©2014. Published in Landslide, Vol. 7, No. 2, November/December 2014, by the American Bar Association. Reproduced with permission. All rights reserved. This information or any portion thereof may not be copied or disseminated in any form or by any means or stored in an electronic database or retrieval system without the express written consent of the American Bar Association or the copyright holder.
It may be because own my practice concentrates on trademark and copyright law and not on patent law, but it seems that a substantial portion of news coverage in our field over the past few years has been dominated by patent reform. Without question, the 2011 Leahy-Smith America Invents Act (AIA) merits the attention of all IP practitioners, but it has seen an inordinate monopoly of press for some time—both before its enactment and now with aspects of its practical implementation that will follow for years to come. Equally important to us, however, is the issue of copyright reform, which has been lying just below the radar—that is, until now.
It may have taken a case like American Broadcasting Cos v. Aereo for the public to truly appreciate that reform is necessary and that the law needs to catch up with technological changes. In Aereo, the U.S. Supreme Court’s ruling that Aereo performed copyrighted works publicly by means of transmissions meant that thousands of Aereo subscribers’ efforts to untether from cable were quickly stamped out by the Court. The ruling, in my opinion, was correct, but while the Court did its best to narrowly tailor its holding and to emphasize that its decision was not meant to stifle technological innovation, this remains to be seen. In particular, the decision provided no clarity on the Copyright Act’s application to newer technologies like remote DVR and cloud storage providers.

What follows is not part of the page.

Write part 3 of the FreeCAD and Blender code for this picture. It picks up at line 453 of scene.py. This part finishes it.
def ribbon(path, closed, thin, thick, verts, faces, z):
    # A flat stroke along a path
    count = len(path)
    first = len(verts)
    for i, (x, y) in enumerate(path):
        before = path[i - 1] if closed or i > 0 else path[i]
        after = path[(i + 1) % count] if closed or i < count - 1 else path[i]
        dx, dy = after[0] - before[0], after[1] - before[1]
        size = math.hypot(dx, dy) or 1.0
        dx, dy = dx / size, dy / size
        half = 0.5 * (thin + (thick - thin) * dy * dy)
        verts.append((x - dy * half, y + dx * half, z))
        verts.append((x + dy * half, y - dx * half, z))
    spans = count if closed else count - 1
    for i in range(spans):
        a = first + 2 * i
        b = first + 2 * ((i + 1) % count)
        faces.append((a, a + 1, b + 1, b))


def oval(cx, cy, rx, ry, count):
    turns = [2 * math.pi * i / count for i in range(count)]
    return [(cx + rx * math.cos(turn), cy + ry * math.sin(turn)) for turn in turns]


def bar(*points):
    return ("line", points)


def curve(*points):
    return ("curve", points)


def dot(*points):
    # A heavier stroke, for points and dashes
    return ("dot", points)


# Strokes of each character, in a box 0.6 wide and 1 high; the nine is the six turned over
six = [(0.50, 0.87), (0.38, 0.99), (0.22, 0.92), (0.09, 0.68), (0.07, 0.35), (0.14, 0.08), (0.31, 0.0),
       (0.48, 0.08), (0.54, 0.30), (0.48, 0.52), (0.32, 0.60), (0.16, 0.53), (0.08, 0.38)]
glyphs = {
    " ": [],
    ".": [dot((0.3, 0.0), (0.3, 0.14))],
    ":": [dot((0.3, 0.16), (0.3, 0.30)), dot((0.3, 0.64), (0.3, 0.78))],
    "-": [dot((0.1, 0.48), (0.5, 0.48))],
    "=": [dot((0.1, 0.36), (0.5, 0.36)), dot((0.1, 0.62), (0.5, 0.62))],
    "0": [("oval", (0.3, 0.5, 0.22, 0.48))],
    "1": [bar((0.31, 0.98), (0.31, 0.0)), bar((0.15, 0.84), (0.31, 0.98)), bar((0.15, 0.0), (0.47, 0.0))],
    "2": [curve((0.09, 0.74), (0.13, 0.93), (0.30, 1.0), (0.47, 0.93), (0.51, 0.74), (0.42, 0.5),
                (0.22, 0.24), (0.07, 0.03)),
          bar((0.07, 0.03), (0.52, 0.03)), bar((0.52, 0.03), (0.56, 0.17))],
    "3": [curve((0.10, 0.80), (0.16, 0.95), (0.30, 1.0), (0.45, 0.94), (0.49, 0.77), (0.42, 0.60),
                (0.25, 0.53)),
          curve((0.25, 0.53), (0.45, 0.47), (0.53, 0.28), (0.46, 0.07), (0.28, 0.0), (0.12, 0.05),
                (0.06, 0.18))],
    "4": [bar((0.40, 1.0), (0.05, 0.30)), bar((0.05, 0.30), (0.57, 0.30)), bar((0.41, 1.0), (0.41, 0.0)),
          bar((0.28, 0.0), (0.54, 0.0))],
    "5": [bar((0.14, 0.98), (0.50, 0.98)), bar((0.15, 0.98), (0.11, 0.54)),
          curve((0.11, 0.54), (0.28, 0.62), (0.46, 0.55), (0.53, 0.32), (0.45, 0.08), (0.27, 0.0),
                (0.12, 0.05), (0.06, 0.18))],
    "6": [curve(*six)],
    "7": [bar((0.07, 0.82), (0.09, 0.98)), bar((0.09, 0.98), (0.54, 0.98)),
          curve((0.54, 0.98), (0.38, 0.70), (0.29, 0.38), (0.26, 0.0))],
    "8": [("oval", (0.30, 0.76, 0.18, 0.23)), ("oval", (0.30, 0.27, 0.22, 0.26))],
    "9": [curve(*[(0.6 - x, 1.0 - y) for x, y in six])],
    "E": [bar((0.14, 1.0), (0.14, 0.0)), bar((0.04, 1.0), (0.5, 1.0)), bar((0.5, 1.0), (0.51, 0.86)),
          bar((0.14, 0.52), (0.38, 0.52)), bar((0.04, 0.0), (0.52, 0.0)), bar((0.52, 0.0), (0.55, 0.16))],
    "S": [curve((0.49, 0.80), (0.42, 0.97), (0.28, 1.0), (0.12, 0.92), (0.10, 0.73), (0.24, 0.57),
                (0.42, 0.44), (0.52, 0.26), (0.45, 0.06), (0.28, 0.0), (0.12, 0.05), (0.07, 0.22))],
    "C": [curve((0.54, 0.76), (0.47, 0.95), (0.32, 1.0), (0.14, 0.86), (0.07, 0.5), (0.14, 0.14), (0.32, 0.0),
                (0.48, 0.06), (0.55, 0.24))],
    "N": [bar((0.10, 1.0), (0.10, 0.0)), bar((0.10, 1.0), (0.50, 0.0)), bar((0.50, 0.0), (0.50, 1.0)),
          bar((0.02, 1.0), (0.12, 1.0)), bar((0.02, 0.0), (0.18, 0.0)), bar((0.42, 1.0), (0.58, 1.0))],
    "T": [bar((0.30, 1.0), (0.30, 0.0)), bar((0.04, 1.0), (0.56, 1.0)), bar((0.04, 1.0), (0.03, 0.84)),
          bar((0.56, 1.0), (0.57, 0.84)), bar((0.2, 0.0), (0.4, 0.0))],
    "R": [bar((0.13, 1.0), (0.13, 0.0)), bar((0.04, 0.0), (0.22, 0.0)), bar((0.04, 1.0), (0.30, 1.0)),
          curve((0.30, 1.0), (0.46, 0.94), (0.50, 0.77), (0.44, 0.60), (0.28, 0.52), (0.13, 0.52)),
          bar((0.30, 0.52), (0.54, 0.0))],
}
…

The decision in Kirtsaeng v. John Wiley & Sons, Inc. similarly sparked the attention of the public. In Kirtsaeng, the Court held that there is no geographical restriction on the “first sale” doctrine, and that this doctrine applies to copies of a copyrighted work lawfully made abroad. Many were affected by this ruling, especially publishers, who likely believe that they were affected the most. Publishers now need to rethink their business models since distribution of books internationally could mean that less expensively priced foreign books potentially could be brought back into the U.S. at a profit to the importer. Developing nations are also affected by the decision in Kirtsaeng, since international cutbacks by publishers will mean that these countries will have less access to lower priced textbooks. Other groups, like libraries, were pleased with the outcome, since most U.S. libraries have collections of books that were manufactured abroad.
Apart from these two landmark decisions, copyright trolls are adding to the mix. The issue of trolls has been well known for quite some time, but only in the context of patents. Copyright trolls have been just as active and troublesome—but only recently have they taken on a higher profile.

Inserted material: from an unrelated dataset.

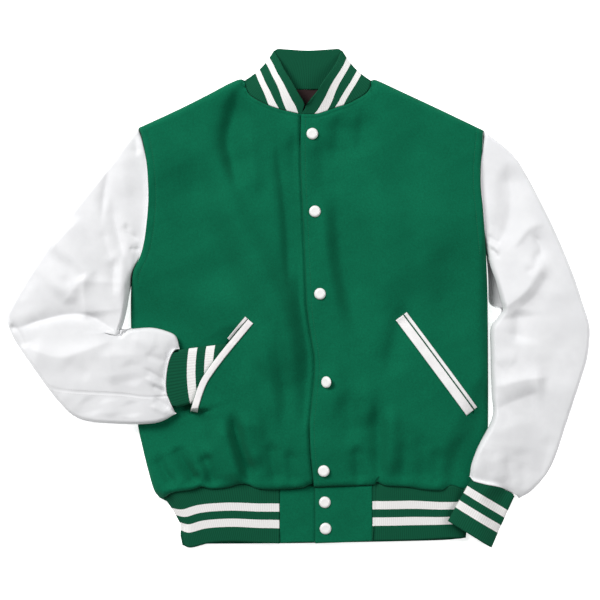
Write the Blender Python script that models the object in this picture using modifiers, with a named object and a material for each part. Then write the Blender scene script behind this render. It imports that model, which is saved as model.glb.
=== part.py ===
"""A varsity jacket laid flat on its back, fastened, with one sleeve bent across the front.

Every panel is a sheet of cloth: a grid whose outer points are worked out from four edge
curves, a crown height and a table of folds, given its wall by Solidify. Tables are in
millimetres: x across the jacket, y towards the collar, z up from the surface it lies on.
Right and left in names are the wearer's; the wearer's right is at negative x.
"""

import math

import bmesh
import bpy
import numpy as np
from mathutils import Vector
from mathutils.bvhtree import BVHTree

MM = 0.001
OBJECT_NAME = "varsity_jacket"

# Cloth walls and clearances
WOOL_WALL = 2.5
SLEEVE_WALL = 2.0
KNIT_WALL = 3.0
LINING_WALL = 1.0
WELT_WALL = 1.6
SEAM_GAP = 0.3
SEAM_GROOVE = 3.7
UNDER_SEAM_GAP = 0.9
LAY_GAP = 0.5
NECK_CORNER_GAP = 2.0
BACK_NECK_GAP = 3.0
COLLAR_END_GAP = 1.2

# Heights of the laid jacket
FRONT_CROWN = 31.0
SHOULDER_DROP = 7.0
SHOULDER_START = 130.0
SHOULDER_REACH = 170.0
UNDERLAP_DROP = 4.2
UNDERLAP_WIDTH = 39.0
UNDERLAP_LEAD = 26.0
UNDERLAP_FADE = 22.0
PRESSED_FRONT = 13.5
SLEEVE_LIFT = 15.0
LEAST_CROWN = 8.0
CUFF_HEIGHT = 14.0
CUFF_ROUNDNESS = 0.55
CUFF_SETTLE = 0.7
CUFF_SETTLE_WIDTH = 60.0
OVER_CUFF = 32.5

# Where the sleeves and cuffs press the front down: from x, y to x, y, reach and fade
PRESSES = [
    (-300, -120, -212, -120, 100, 22), (-200, -124, -125, -114, 50, 22),
    (356, -190, 318, -275, 66, 24), (304, -300, 266, -366, 46, 22),
]
# Where the right front lies over the cuff in its pocket
OVER_CUFF_LINE = (-160, -124, -110, -114, 50, 14)

# Where the sleeves climb onto the body: the start of the climb in x and y, and its widths
RIGHT_CLIMB = (-304, 38, -20, 26)
LEFT_CLIMB = (348, 44, -140, 40)
LEFT_CLIMB_TURN = (28, -268, 50)

# Shares of a body panel's height
UNDERARM_SHARE = 0.56
SIDE_STEPS = (0, 0.02, 0.07, 0.14, 0.22, 0.3, 0.365, 0.388, 0.47, 0.57, 0.67, 0.76, 0.88, 1)
ARMHOLE_STEPS = (0.015, 0.06, 0.15, 0.27, 0.4, 0.52, 0.64, 0.76, 0.86, 0.94, 0.985, 1)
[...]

A company called Righthaven LLC earned the dubious distinction of being the first copyright troll by developing and implementing a business model that involved enforcing third party copyright claims against infringers. Righthaven brought hundreds of cases in federal court against thousands of John Does, yet Righthaven never created, produced, or distributed any copyrighted content. Dozens of other trolls have followed suit, all of whom utilize the distinctive, aggressive, often bullying tactics to intimidate defendants into settling. The problem has escalated, and the issue has now been brought before Congress when, on July 23 of this year, several individuals testified on the subject at the House Judiciary Courts, Intellectual Property, and the Internet Subcommittee hearing.
As a result of these and other issues, many are advocating for change in our copyright laws, and there is no bigger proponent of change than Maria Pallante, the Register of Copyrights. The U.S. Copyright Office’s recent release of the Public Draft of New Compendium of Copyright Office Practices is evidence of her initiative to bring U.S. copyright laws and practice in sync with advances in technology and newer ways of doing business. This version of the Compendium is the first major revision in more than two decades, and it is the first one to focus on making the practices and standards of the Copyright Office more accessible and transparent. The Copyright Office is also directing its efforts to other important issues, including full performance rights in sound recordings, orphan works, the notice and takedown provision of the DMCA safe harbor for user-generated content, and how fair use should apply in the digital world. Fortunately, we have a Register who believes in change and who is pushing for “The Next Great Copyright Act.”
The ABA-IPL Section is actively monitoring and addressing these issues and others, as they percolate through our committees and divisions, up to Council, and within the ABA if policy is required to act for change in the courts and in Congress. Revisions to our long-standing statutes don’t come easily, but now that the hype about AIA has died down a bit, we might just get the kind of change that we need.